EXERCISE TASK: Copy exactly, please, the lines of the data from its start through the line containing "self.socket = socket".

* START *

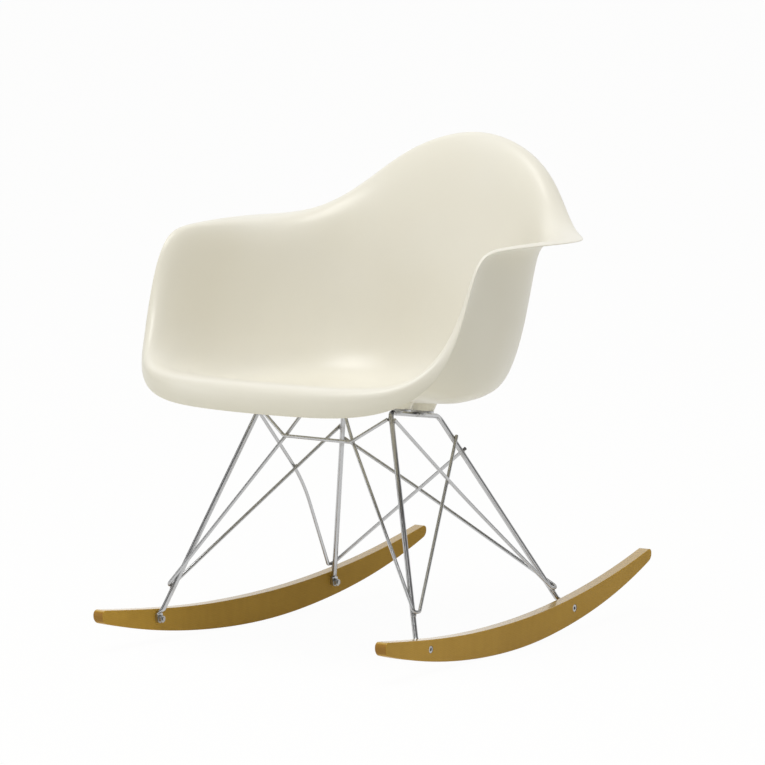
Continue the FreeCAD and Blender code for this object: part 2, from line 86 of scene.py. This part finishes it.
# one output of a node, so that shader maths can be written as Python expressions
class Link:
    def __init__(self, tree, socket=None):
        self.tree = tree
        self.socket = socket

    # links are joined to a node's sockets, and plain values are set on them
    def fill(self, made, inputs):
        for name, value in inputs.items():
            if isinstance(value, Link):
                self.tree.links.new(value.socket, made.inputs[name])
            else:
                made.inputs[name].default_value = value

    def node(self, kind, settings, inputs, output=0):
        made = self.tree.nodes.new(kind)
        for name, value in settings.items():
            setattr(made, name, value)
        self.fill(made, inputs)
        return Link(self.tree, made.outputs[output] if made.outputs else None)

    def sibling(self, output):
        return Link(self.tree, self.socket.node.outputs[output])

    def maths(self, operation, first, second=0.0):
        return self.node("ShaderNodeMath", {"operation": operation}, {0: first, 1: second})

    def __add__(self, other):
        return self.maths("ADD", self, other)

    __radd__ = __add__

    def __sub__(self, other):
        return self.maths("SUBTRACT", self, other)

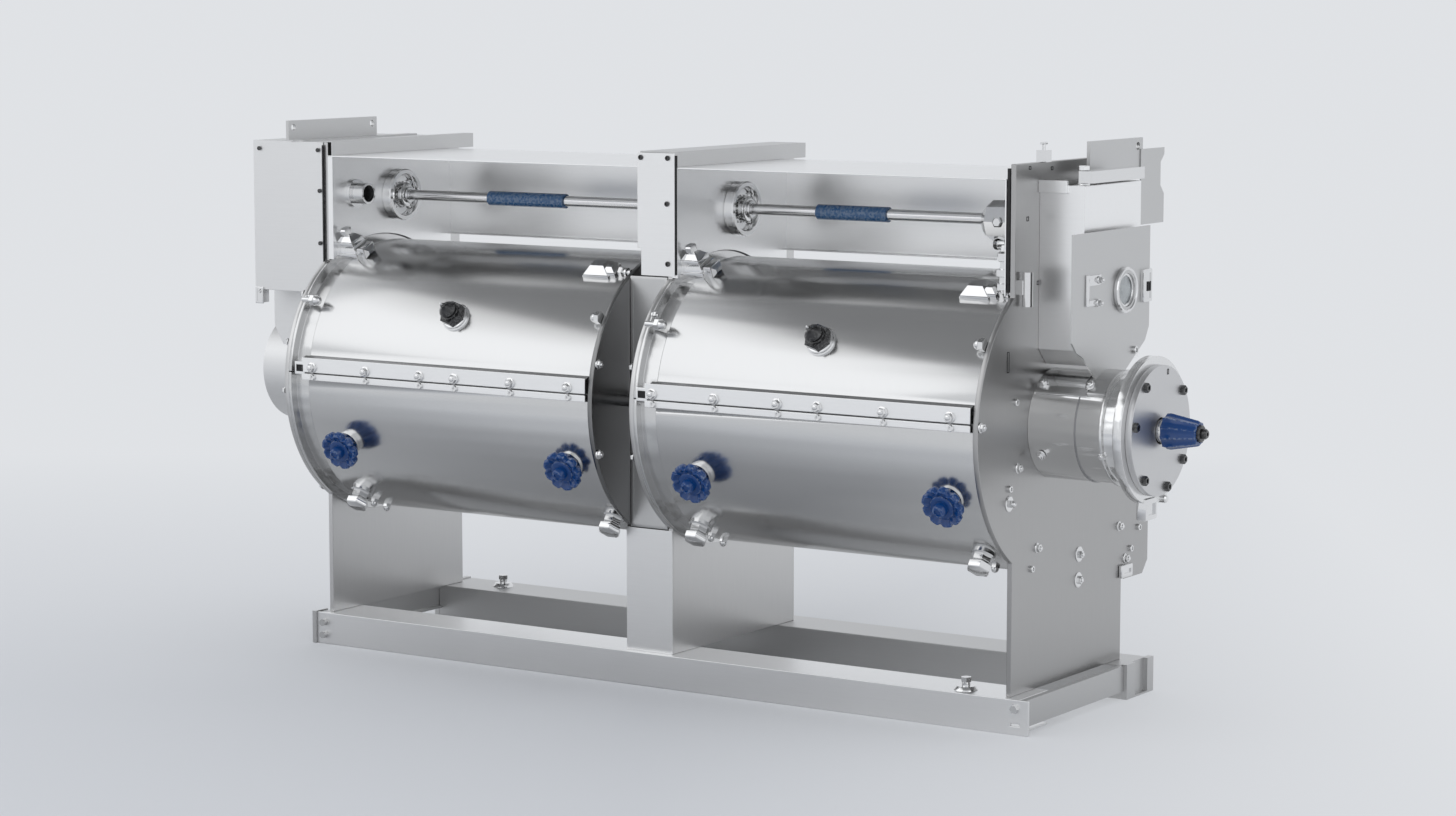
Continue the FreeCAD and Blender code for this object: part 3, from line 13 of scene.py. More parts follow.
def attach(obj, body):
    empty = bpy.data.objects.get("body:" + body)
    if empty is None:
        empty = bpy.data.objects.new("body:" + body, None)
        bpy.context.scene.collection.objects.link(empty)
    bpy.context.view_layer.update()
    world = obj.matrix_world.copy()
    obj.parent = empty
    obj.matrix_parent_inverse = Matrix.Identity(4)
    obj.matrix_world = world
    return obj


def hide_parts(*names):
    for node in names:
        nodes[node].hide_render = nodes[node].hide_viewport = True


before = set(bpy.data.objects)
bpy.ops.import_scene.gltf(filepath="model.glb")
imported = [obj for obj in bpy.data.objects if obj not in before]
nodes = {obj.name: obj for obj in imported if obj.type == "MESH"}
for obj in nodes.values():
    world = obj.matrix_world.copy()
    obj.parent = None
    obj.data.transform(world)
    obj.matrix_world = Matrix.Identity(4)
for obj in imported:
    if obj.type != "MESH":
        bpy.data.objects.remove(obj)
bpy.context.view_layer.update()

* END *

RESULT FOR THIS TASK:
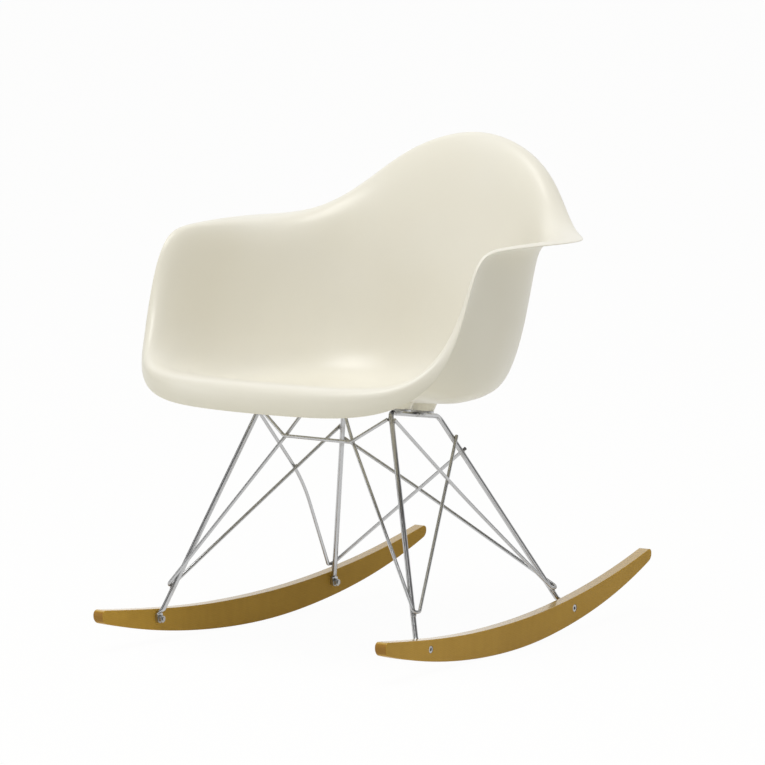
Continue the FreeCAD and Blender code for this object: part 2, from line 86 of scene.py. This part finishes it.
# one output of a node, so that shader maths can be written as Python expressions
class Link:
    def __init__(self, tree, socket=None):
        self.tree = tree
        self.socket = socket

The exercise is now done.